Kroc was a milkshake machine salesman and his work brought him into contact with the two brothers, Maurice and Richard McDonald, at their innovative hamburger restaurant in San Bernardino in California.

The brothers were interesting characters who were inspired by the assembly line manufacturing method of Henry Ford and in 1948 they closed their traditional restaurant for several months and applied the principles of mass production to the restaurant industry.  They pared the service back to the essentials, offering a simple menu of hamburgers, french fries and milkshakes, which were produced on a continuous basis, rather than made to order, and with no alternatives offered.  Food could thus be served to a formula, nearly instantaneously and always consistently, a new idea that they called “fast food“.  The waitresses were dispensed with and customers walked to a single window to place and receive their orders.  They made the food preparation area visible to the customers, to exhibit its standards of cleanliness, and they eliminated all plates and cutlery, serving only in paper bags.

The two brothers were not particularly ambitious however and only wanted to have their one restaurant but Ray Kroc wanted to have even more new McDonalds and he pressed then to expand the operation.  Eventually he lost patience and forced the brothers out of business by opening a rival diner that  he called McDOnalds (similar but not the same) right on the other side of the street.  The small restaurant of the two brothers lost their customers and Ray Kroc bought them out in 1961 for $2.7 million, which was a tidy sum in 1961.  McDonalds didn’t reach the United Kingdom until 1974 and now there are over a thousand of them.  I don’t remember when I first started using McDonalds, probably at about the time the children started to request it as a dining option, and now I would only use it if I am absolutely desperate!

France and McDonalds and obesity

1955 unleashed another American icon on the world when Walt Disney opened his Disneyland theme park in Anaheim, California.  Sixteen years later the World Disney World resort opened in Orlando, Florida and although I have never been to California I went to Disney World three times in the 1990’s which was good fun but at least one time to many.

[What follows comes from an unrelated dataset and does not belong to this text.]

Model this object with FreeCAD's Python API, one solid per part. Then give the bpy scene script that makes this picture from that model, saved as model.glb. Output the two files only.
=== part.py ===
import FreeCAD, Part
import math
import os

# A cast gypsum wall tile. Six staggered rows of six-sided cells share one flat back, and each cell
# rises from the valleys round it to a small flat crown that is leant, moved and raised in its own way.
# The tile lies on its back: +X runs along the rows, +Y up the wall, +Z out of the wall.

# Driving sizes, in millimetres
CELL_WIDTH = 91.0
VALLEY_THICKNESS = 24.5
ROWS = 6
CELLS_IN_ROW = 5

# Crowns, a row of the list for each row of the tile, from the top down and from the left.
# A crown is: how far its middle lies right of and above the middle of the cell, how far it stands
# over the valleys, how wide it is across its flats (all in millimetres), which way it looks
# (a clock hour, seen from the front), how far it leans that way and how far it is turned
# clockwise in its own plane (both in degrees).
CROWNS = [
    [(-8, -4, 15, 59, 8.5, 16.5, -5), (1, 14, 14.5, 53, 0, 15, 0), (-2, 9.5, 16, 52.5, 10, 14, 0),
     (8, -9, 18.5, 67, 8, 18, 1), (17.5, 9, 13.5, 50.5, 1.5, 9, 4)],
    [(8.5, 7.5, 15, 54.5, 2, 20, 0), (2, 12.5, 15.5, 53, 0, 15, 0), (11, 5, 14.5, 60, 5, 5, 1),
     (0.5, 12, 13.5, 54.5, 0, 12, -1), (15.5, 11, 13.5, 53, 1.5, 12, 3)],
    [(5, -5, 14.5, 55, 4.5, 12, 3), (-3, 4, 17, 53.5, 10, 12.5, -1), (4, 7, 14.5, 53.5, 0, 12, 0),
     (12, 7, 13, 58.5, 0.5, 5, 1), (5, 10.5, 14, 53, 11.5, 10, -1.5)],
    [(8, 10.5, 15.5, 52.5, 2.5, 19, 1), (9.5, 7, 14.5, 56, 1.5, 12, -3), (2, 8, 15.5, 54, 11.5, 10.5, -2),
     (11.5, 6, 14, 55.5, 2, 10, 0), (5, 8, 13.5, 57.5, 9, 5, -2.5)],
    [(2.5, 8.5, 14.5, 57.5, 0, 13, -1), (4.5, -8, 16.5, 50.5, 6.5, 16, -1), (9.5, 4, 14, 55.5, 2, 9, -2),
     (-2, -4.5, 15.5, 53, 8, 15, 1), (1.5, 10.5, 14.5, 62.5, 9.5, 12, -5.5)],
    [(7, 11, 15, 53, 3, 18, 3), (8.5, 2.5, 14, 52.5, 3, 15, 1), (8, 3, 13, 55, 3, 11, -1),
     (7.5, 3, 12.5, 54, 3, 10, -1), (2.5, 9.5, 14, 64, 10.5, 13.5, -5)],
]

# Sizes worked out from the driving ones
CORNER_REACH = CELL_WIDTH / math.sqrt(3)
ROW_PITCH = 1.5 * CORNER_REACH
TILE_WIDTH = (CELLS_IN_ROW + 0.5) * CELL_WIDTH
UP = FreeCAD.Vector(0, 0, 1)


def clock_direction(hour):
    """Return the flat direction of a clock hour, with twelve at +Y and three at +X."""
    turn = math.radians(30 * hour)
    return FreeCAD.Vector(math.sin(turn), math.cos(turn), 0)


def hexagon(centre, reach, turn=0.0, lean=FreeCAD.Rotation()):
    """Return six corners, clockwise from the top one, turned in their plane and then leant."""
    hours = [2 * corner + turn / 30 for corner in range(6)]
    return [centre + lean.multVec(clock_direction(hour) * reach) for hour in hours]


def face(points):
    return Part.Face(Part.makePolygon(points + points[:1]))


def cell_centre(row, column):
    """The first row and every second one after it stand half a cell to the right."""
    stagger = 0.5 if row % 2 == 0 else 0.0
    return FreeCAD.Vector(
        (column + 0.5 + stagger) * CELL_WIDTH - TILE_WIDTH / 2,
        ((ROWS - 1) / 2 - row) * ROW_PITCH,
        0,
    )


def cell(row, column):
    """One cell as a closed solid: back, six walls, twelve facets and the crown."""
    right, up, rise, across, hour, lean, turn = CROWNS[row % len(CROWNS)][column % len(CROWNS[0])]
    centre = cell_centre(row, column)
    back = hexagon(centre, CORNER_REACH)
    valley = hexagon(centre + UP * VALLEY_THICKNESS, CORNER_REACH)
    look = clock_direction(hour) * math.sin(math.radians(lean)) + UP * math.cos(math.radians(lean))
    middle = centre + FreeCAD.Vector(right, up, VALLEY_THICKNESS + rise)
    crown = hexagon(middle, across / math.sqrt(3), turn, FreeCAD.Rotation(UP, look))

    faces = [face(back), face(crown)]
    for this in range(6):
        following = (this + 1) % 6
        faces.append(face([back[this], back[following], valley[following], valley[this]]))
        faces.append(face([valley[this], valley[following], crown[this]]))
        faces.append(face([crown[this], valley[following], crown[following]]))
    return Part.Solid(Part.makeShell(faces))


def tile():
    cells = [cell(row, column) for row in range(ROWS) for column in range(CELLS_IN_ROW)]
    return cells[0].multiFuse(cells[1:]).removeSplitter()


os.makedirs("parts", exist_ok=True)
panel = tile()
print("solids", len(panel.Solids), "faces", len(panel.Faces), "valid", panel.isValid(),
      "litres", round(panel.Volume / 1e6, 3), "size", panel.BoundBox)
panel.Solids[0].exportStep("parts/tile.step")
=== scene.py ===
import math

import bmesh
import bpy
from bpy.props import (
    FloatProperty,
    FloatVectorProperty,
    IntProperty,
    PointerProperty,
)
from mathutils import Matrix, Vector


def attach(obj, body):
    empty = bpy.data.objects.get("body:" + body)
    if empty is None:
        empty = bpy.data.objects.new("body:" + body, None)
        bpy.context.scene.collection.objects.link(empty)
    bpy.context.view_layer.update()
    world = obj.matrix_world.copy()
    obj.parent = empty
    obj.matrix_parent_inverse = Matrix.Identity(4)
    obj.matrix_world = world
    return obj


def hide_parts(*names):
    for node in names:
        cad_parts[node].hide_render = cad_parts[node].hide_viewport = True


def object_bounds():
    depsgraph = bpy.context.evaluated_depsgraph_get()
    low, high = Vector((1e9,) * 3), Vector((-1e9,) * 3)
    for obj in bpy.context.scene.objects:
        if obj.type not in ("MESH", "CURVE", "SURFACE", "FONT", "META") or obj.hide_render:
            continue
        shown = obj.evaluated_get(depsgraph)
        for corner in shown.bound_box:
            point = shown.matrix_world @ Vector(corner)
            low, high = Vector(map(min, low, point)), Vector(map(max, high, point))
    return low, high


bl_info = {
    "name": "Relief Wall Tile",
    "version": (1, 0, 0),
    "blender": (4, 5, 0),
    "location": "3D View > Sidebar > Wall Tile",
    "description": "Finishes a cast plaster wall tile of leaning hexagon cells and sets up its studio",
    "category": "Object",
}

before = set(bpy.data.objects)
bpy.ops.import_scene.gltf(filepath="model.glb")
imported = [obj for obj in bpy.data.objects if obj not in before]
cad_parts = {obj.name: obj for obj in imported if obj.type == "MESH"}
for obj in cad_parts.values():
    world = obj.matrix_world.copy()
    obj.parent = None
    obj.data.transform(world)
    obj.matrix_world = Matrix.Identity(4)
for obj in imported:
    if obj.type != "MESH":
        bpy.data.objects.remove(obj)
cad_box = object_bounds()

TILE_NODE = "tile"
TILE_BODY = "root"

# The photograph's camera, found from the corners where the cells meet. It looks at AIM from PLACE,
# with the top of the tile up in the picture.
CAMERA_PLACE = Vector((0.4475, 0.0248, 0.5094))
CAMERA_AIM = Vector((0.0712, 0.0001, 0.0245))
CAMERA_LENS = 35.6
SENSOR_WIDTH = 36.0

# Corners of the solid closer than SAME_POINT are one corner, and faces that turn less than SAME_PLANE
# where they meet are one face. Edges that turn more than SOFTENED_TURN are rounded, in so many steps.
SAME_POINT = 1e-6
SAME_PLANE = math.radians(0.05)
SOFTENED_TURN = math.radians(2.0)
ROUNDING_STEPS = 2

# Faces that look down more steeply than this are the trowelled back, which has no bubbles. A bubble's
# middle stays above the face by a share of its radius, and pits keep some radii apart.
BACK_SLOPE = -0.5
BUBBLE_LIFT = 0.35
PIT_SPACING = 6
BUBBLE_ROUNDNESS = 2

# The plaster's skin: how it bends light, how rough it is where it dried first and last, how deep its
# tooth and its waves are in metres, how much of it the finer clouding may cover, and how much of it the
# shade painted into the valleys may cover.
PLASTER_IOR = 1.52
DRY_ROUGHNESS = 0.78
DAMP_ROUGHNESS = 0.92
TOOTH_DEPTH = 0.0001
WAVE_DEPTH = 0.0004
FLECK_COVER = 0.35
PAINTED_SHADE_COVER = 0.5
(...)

In the world of national and international politics, in this year Winston Churchill resigned as Prime Minister in Great Britain and Juan Peron, who was famously married to Eva Duarte, or Evita as we popularly know her, was overthrown from power in a coup in Argentina.  Cardiff became the official capital of Wales, Austria became a sovereign state and faithfully promised the world to remain forever neutral and the Soviet Union finally declared the end of the Second-World-War with Germany.

In sport the 1955 Le Mans disaster occurred during the 24 Hours of Le Mans motor race when a racing car involved in an accident flew into the crowd, killing the driver and eighty-two spectators which in terms of human casualties has been the most catastrophic accident in the history of motor sport.